The more steps we use, the finer the granularity of our simulation, meaning we capture more possible price paths of the underlying.

Discreteness vs. Continuity: A binomial model is inherently discrete, meaning it breaks down the time to expiration into small intervals and considers the price movement of the underlying asset at each interval. As we increase the number of steps, this model approximates a continuous model, which is often more accurate and reflective of the real world. The Black-Scholes model for option pricing, for instance, is a continuous model.

Law of Large Numbers: As the number of steps increases, we are effectively taking more samples of possible price paths. This allows our model to converge to a more ‘expected’ or ‘average’ result due to the law of large numbers, which states that as the number of trials in a random experiment increases, the average of the results should get closer to the expected value.

Model Convergence: As the number of steps N approaches infinity, the binomial model price will converge to the Black-Scholes model price. This is because the binomial model becomes a closer approximation of the continuous stochastic differential equation that underpins the Black-Scholes model.

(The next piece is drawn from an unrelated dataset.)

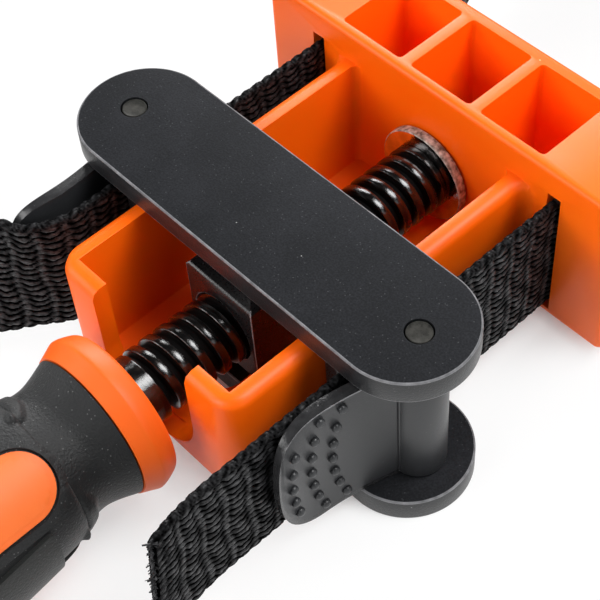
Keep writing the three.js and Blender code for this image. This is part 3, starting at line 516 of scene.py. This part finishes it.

We’ve navigated through the intricacies of option pricing in the binomial model and seen the effects of varying the number of steps in our model. This exercise underscores the importance of understanding delta hedging and the underlying assumptions in our model. As we’ve seen, the choice of parameters can lead to different pricing results, which has significant implications for hedging strategies and risk management in finance.